Midtown Needs A Rebrand To Survive The Office Leasing Market
For most of 2019, the city’s office leasing market has been on fire, with record-high rents and better-than-expected leasing volume. Several office deals — like Facebook’s decision to sign a 1.5M SF, three-building lease at Hudson Yards and Google’s plan to establish an enormous headquarters in Hudson Square — are expected to define the city as it moves into the 2020s.
But major office moves to new buildings in Hudson Yards and Downtown have come at a cost: Midtown's perch as the city's dominant submarket.
“Midtown South is the preferred submarket for the millennials, so its path has become very clear. Midtown and Downtown are more complicated,” Colliers International NY Tri-State President Michael Cohen said, adding in the last quarter, the availability in Midtown was higher than Downtown for the first time in 10 years.
“Midtown is roughly down 10M SF of tenancy over the last 10 years … Most of the tenants that moved around this island have migrated out of Midtown.”
He told the audience that the submarket is now dealing with a “terrible” brand problem.
“One of the millennials in my office said that Midtown is where fun goes to die,” Cohen said. “2020 will be an interesting year to observe how Midtown rebrands itself. How long will it take, who will it attract and how will it evolve over the next 10 years?”

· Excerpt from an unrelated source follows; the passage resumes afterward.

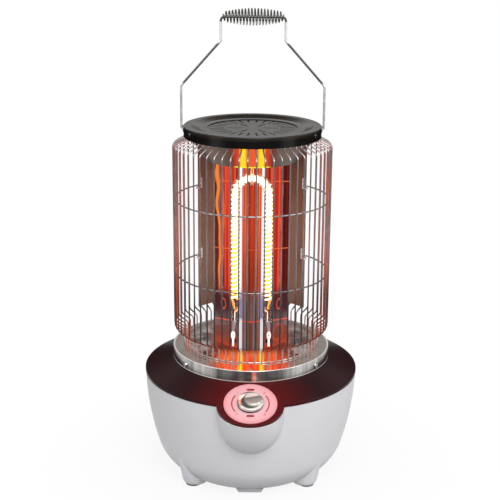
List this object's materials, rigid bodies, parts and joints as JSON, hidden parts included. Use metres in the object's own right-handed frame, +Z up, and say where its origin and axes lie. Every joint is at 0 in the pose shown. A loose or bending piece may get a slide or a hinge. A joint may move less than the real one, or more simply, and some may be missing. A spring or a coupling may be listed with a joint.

How Operators Will Adjust To The Flat Hotel Market
It was more bad news for the hotel market this year, amid an environment of flat revenue per available room, rising costs and vast amounts of development in the pipeline.
In fact, in the words of Newmark Knight Frank co-Head of Lodging Adam Etra earlier this year, there was widespread optimism about 2019, but the first quarter turned about to be “really ugly.”
But where there is pain, there is always opportunity, panelists pointed out.
“Capital deals are hard to get done in New York. There's a bit of an oversupply,” Hodges Ward Elliot Managing Director Paul Gillen said. “But I think our guys would say that we've probably bottomed out, and there's probably some good opportunities there. There's plenty of product on the market.”
Hidrock Properties CEO Abie Hidary, who has developed multiple hotels in Manhattan, said the hospitality market has been flat for the past three years. In response, Hidrock has stayed profitable by finding savings.
“The important thing that we found, in hospitality is managing expenses ... managing payroll, having people doing the right jobs and keeping a lean staff providing what guests want when they come to New York City,” he said. “The hotels we are building have a great room, a clean bathroom, not a lot of amenity space and not a lot of staff, and what we found is that's a recipe for success.”